If there is anyone dumber than a 20-something journalism student asking questions about quantum mechanics or about rocket science, it’s a politician whose entire life was spent learning–and being very good at–running for office.

So D.C. winds up being completely out of touch with what’s going on in the country and with what their voters believe (having their beliefs shaped by ‘push-polls’ conducted by media outlets to support a narrative)–and you can’t solve a problem if you don’t understand the problem.

And I think this is only going to continue to get worse.

(The only saving grace of the United States is that we are a federated system of government where power is diffused across multiple jurisdictions. Meaning if one part goes bat-shit insane, the damage is limited.)


As an aside, because reporters and politicians who listen to them are increasingly out of touch with what people think and believe, and because reporters see their job as not reporting facts but–at a certain level–shaping society–I think they’re in for a world of hurt when suddenly major changes in fact patterns happen which violate the narrative.

Like the shock felt when the Democratic governor of Virginia lost the recent election–something which an honest reporter may have seen coming.

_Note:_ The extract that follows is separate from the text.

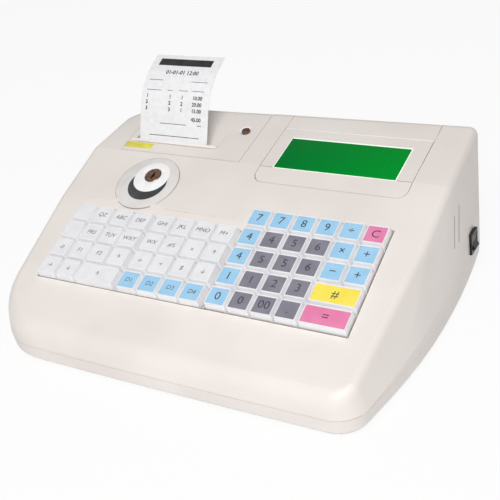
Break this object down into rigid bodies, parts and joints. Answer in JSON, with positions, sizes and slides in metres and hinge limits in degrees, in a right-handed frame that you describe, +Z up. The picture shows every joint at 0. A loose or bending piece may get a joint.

And that happens because reporters don’t shape society. They simply make polite people not speak their truths quite so loudly.


Ironically, I also think a lot of newspapers don’t understand their readership.

For example, my wife and I have an on-line subscription to the New York Times. But it’s my wife who mostly reads the on-line paper–and mostly she reads the travel stories, and me, I generally start at the recipes section.